Task statement -> Write out the listing exactly as it is given.
— start of Dataset excerpt —
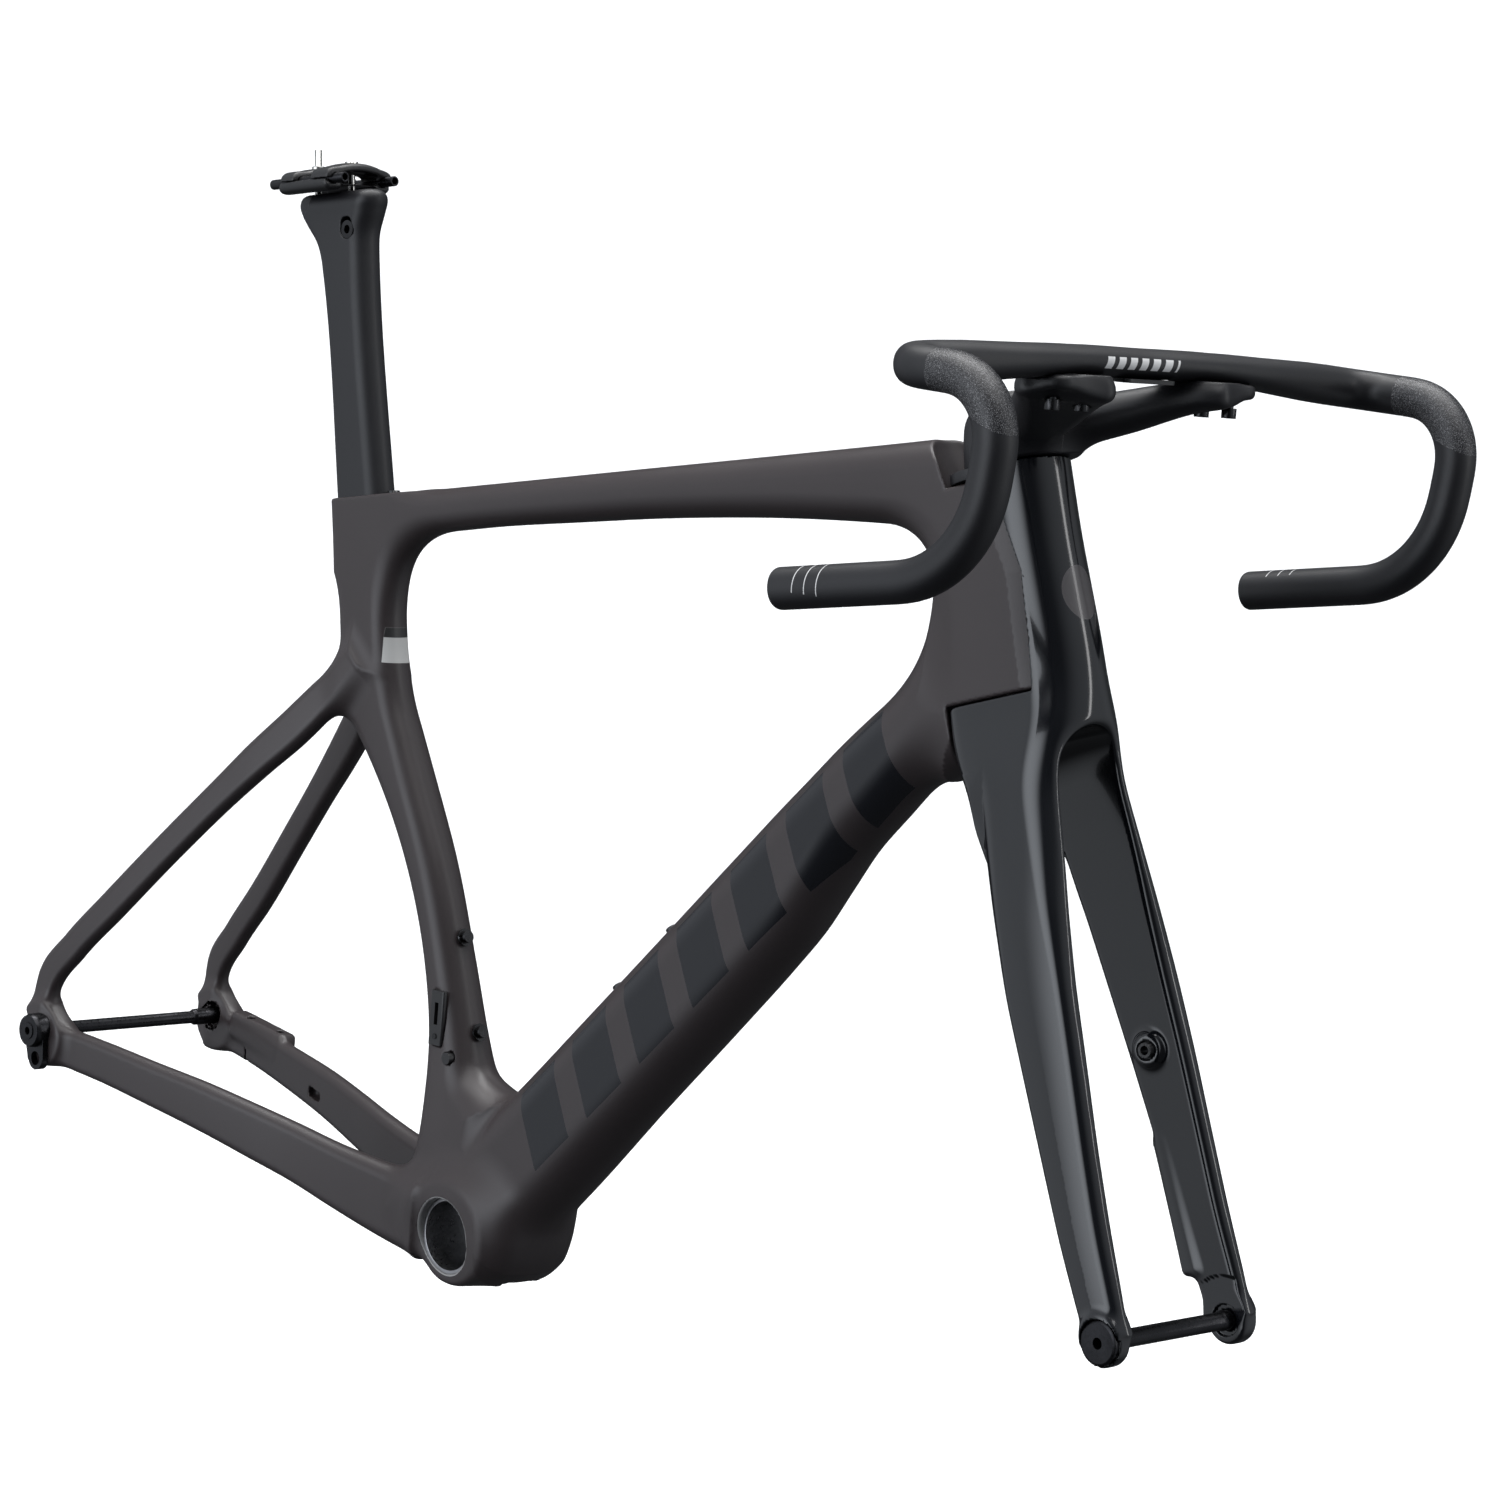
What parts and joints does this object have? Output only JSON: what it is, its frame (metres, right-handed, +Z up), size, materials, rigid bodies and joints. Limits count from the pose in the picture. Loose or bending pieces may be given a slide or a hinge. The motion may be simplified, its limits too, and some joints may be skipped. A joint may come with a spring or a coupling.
{
  "type": "bicycle frameset",
  "caption": "Aero road frameset: hollow frame, steering fork with V-shaped stem and drop handlebar, sliding seatpost with tilting rail clamp, and thru-axles.",
  "frame": {"origin": "centre of the bottom-bracket bore", "axes": "+X forward, +Y to the rider's left (the drive side is -Y), +Z up"},
  "size_m": [1.0284, 0.436, 0.742],
  "materials": {
    "grey_carbon": "satin dark warm grey paint on moulded carbon",
    "gloss_carbon": "gloss black paint on moulded carbon",
    "black_carbon": "matte black moulded carbon",
    "black_alloy": "black anodised",
    "black_bolt": "black oxide",
    "steel": "bright",
    "black_rubber": "matte"
  },
  "bodies": {
    "frame": {"head_tube": "grey_carbon", "top_tube": "grey_carbon", "down_tube": "grey_carbon", "seat_tube": "grey_carbon", "bottom_bracket_shell": "grey_carbon", "bottom_bracket_sleeve": "black_alloy", "seatstay_left": "grey_carbon", "seatstay_right": "grey_carbon", "chainstay_left": "grey_carbon", "chainstay_right": "grey_carbon", "dropout_left": "grey_carbon", "dropout_right": "grey_carbon", "derailleur_hanger": "black_alloy", "headset_bearing_lower": "steel", "headset_bearing_upper": "steel", "bottle_thread_sleeves": "black_bolt", "bottle_screws": "black_bolt", "derailleur_mount_cover": "black_alloy", "mount_cover_screw": "black_bolt", "wiring_port_plug": "black_alloy", "seatpost_clamp_wedge": "black_bolt", "seatpost_clamp_bolt": "black_bolt", "cable_port_cover": "black_alloy", "cable_port_screw": "black_bolt"},
    "fork": {"fork_crown": "gloss_carbon", "fork_leg_left": "gloss_carbon", "fork_leg_right": "gloss_carbon", "external_steerer": "gloss_carbon", "headset_race_lower": "steel", "headset_race_upper": "steel", "steerer_tie_rod": "black_bolt", "stem_spacer": "black_carbon", "stem": "black_carbon", "stem_bolts": "black_bolt", "bar_shims": "black_carbon", "bar_underside_cover": "black_carbon", "handlebar": "black_carbon", "brake_thread_inserts": "black_bolt", "hose_port_grommet": "black_rubber"},
    "seatpost": {"seatpost": "black_carbon", "clamp_barrel_nut": "black_bolt"},
    "saddle_clamp": {"rail_rods": "black_alloy", "rail_cradle": "black_alloy", "rail_clamp_top": "black_alloy", "clamp_bolt_front": "steel", "clamp_bolt_rear": "steel", "clamp_nut_rear": "steel"},
    "front_axle": {"front_axle": "black_alloy"},
    "rear_axle": {"rear_axle": "black_alloy"}
  },
  "joints": [
    {"name": "steering", "type": "hinge", "parent": "frame", "child": "fork", "pos_m": [0.397, 0, 0.56], "axis": [-0.284, 0, 0.9588], "range_deg": [-40, 40]},
    {"name": "seatpost_height", "type": "slide", "parent": "frame", "child": "seatpost", "axis": [-0.2079, 0, 0.9781], "range_m": [-0.04, 0.02]},
    {"name": "saddle_tilt", "type": "hinge", "parent": "seatpost", "child": "saddle_clamp", "pos_m": [-0.224, 0, 0.655], "axis": [0, 1, 0], "range_deg": [-6, 6]},
    {"name": "front_axle_pull", "type": "slide", "parent": "fork", "child": "front_axle", "axis": [0, -1, 0], "range_m": [0, 0.13]},
    {"name": "rear_axle_pull", "type": "slide", "parent": "frame", "child": "rear_axle", "axis": [0, 1, 0], "range_m": [0, 0.185]}
  ]
}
— end of Dataset excerpt —
The response ->
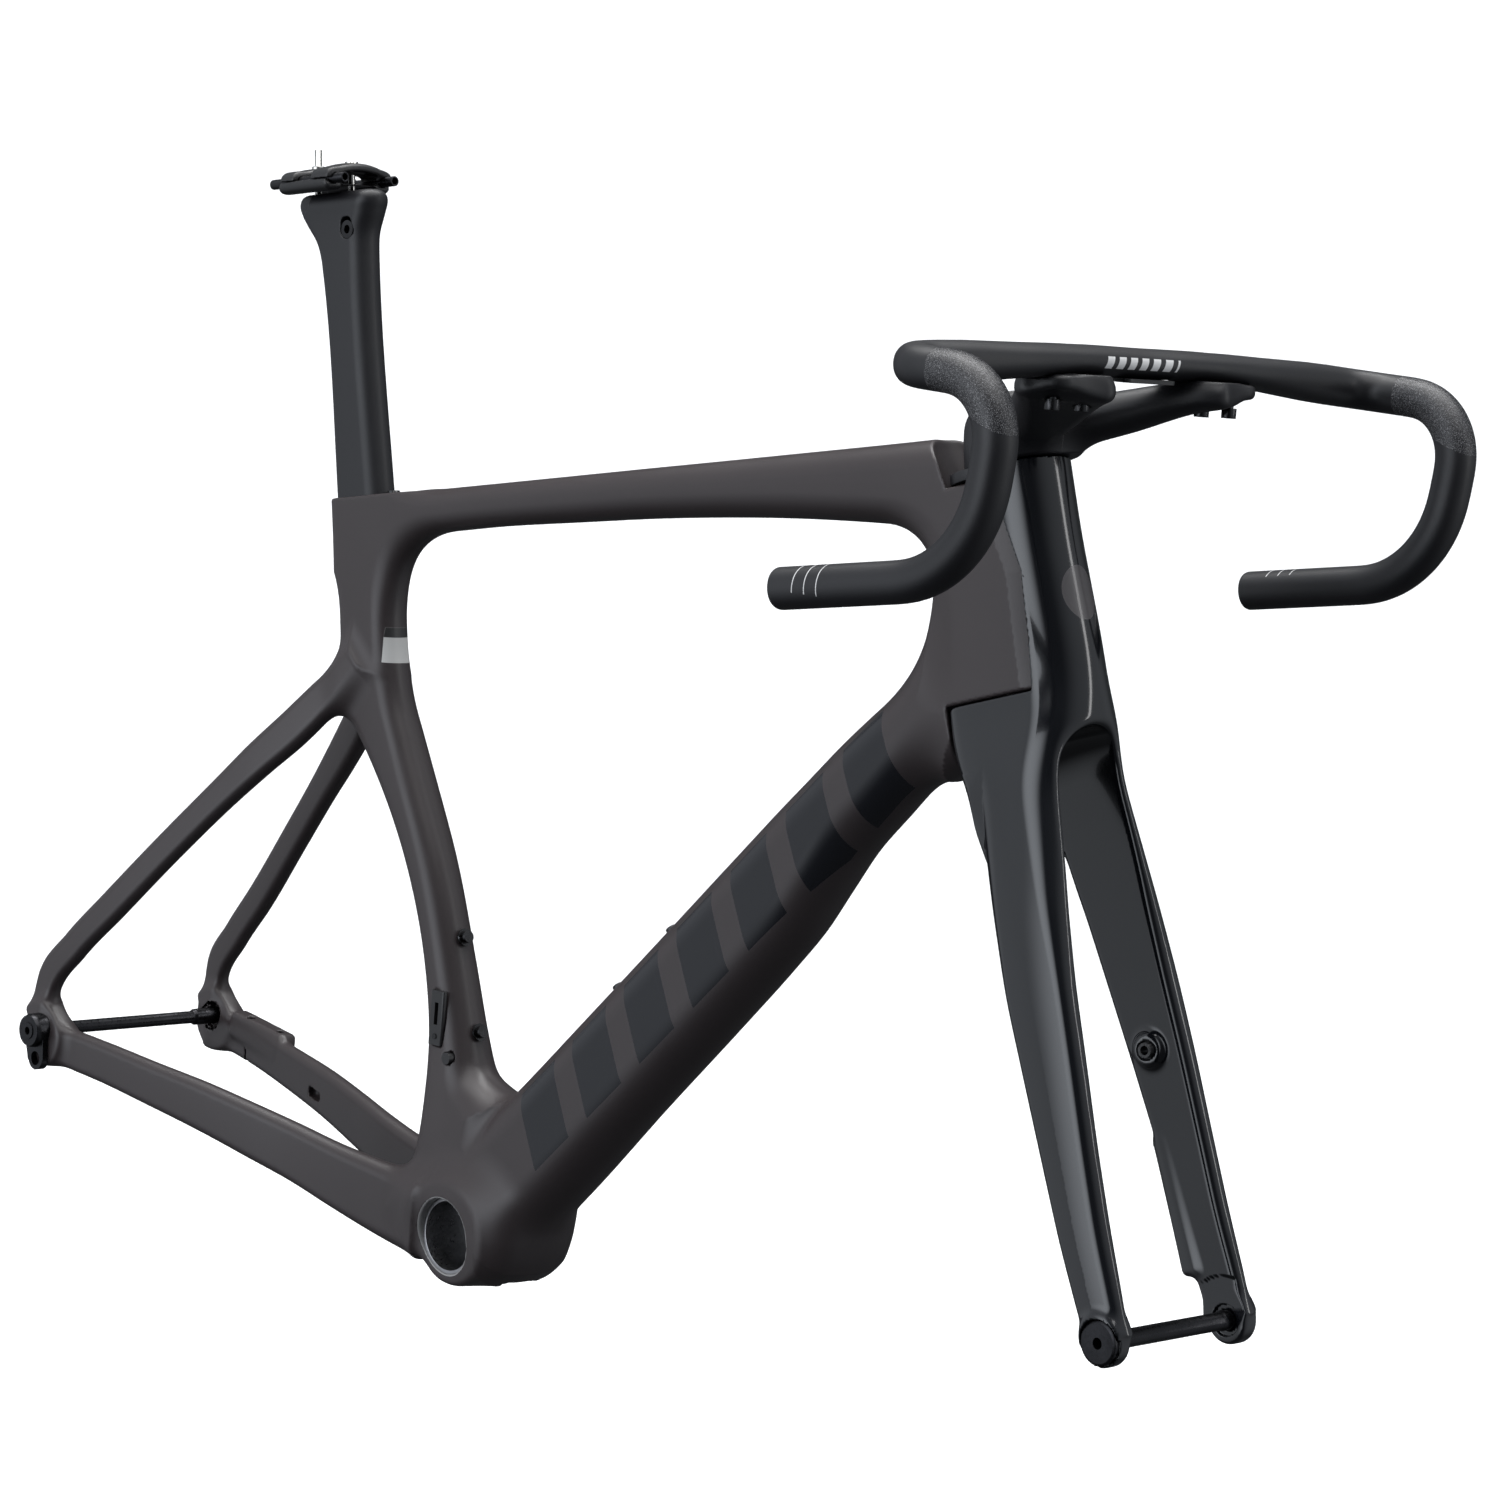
What parts and joints does this object have? Output only JSON: what it is, its frame (metres, right-handed, +Z up), size, materials, rigid bodies and joints. Limits count from the pose in the picture. Loose or bending pieces may be given a slide or a hinge. The motion may be simplified, its limits too, and some joints may be skipped. A joint may come with a spring or a coupling.
{
  "type": "bicycle frameset",
  "caption": "Aero road frameset: hollow frame, steering fork with V-shaped stem and drop handlebar, sliding seatpost with tilting rail clamp, and thru-axles.",
  "frame": {"origin": "centre of the bottom-bracket bore", "axes": "+X forward, +Y to the rider's left (the drive side is -Y), +Z up"},
  "size_m": [1.0284, 0.436, 0.742],
  "materials": {
    "grey_carbon": "satin dark warm grey paint on moulded carbon",
    "gloss_carbon": "gloss black paint on moulded carbon",
    "black_carbon": "matte black moulded carbon",
    "black_alloy": "black anodised",
    "black_bolt": "black oxide",
    "steel": "bright",
    "black_rubber": "matte"
  },
  "bodies": {
    "frame": {"head_tube": "grey_carbon", "top_tube": "grey_carbon", "down_tube": "grey_carbon", "seat_tube": "grey_carbon", "bottom_bracket_shell": "grey_carbon", "bottom_bracket_sleeve": "black_alloy", "seatstay_left": "grey_carbon", "seatstay_right": "grey_carbon", "chainstay_left": "grey_carbon", "chainstay_right": "grey_carbon", "dropout_left": "grey_carbon", "dropout_right": "grey_carbon", "derailleur_hanger": "black_alloy", "headset_bearing_lower": "steel", "headset_bearing_upper": "steel", "bottle_thread_sleeves": "black_bolt", "bottle_screws": "black_bolt", "derailleur_mount_cover": "black_alloy", "mount_cover_screw": "black_bolt", "wiring_port_plug": "black_alloy", "seatpost_clamp_wedge": "black_bolt", "seatpost_clamp_bolt": "black_bolt", "cable_port_cover": "black_alloy", "cable_port_screw": "black_bolt"},
    "fork": {"fork_crown": "gloss_carbon", "fork_leg_left": "gloss_carbon", "fork_leg_right": "gloss_carbon", "external_steerer": "gloss_carbon", "headset_race_lower": "steel", "headset_race_upper": "steel", "steerer_tie_rod": "black_bolt", "stem_spacer": "black_carbon", "stem": "black_carbon", "stem_bolts": "black_bolt", "bar_shims": "black_carbon", "bar_underside_cover": "black_carbon", "handlebar": "black_carbon", "brake_thread_inserts": "black_bolt", "hose_port_grommet": "black_rubber"},
    "seatpost": {"seatpost": "black_carbon", "clamp_barrel_nut": "black_bolt"},
    "saddle_clamp": {"rail_rods": "black_alloy", "rail_cradle": "black_alloy", "rail_clamp_top": "black_alloy", "clamp_bolt_front": "steel", "clamp_bolt_rear": "steel", "clamp_nut_rear": "steel"},
    "front_axle": {"front_axle": "black_alloy"},
    "rear_axle": {"rear_axle": "black_alloy"}
  },
  "joints": [
    {"name": "steering", "type": "hinge", "parent": "frame", "child": "fork", "pos_m": [0.397, 0, 0.56], "axis": [-0.284, 0, 0.9588], "range_deg": [-40, 40]},
    {"name": "seatpost_height", "type": "slide", "parent": "frame", "child": "seatpost", "axis": [-0.2079, 0, 0.9781], "range_m": [-0.04, 0.02]},
    {"name": "saddle_tilt", "type": "hinge", "parent": "seatpost", "child": "saddle_clamp", "pos_m": [-0.224, 0, 0.655], "axis": [0, 1, 0], "range_deg": [-6, 6]},
    {"name": "front_axle_pull", "type": "slide", "parent": "fork", "child": "front_axle", "axis": [0, -1, 0], "range_m": [0, 0.13]},
    {"name": "rear_axle_pull", "type": "slide", "parent": "frame", "child": "rear_axle", "axis": [0, 1, 0], "range_m": [0, 0.185]}
  ]
}